Recently Posted on SSRN (and published in Gregg D. Caruso, ed., Exploring the Illusion of Free Will and Moral Resposibility (Lexington Books 2013)):
"If Free Will Doesn't Exist, Neither Does Water"
MANUEL VARGAS, University of San Francisco
In recent years, a number of prominent scientists (e.g., Haggard, Montague, Bargh, Cohen and Greene, Cashmore, etc.) have argued that their particular disciplines, or science in general, shows the non-existence of free will. These claims are frequently demonstrably false or too hasty, given the way any attempt to settle the issue requires substantive commitments about disputed philosophical issues. This essay focuses on three recurring difficulties for scientific free will skeptics.
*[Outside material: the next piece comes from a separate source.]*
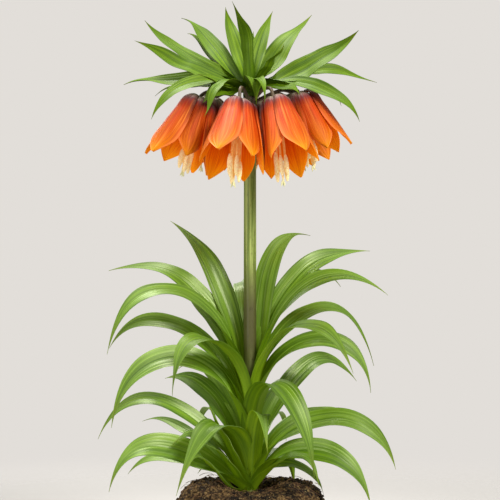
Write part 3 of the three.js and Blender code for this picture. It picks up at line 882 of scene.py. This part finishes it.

First, despite frequent appeals to determinism in the work of scientists, it is unclear that determinism is more than a theoretical aspiration in many scientific fields. Second, scientific skeptics too quickly dismiss compatibilism as a definitional gambit, rather than a position that has to be addressed before skepticism carries the day. Third, the powers that constitute free will are plausibly high-level, multiply realizable properties that resist straightforward reduction to the properties that figure in many sciences. The upshot is that those who are attracted to scientific skepticism about free will are better served by adopting some form of revisionism about free will.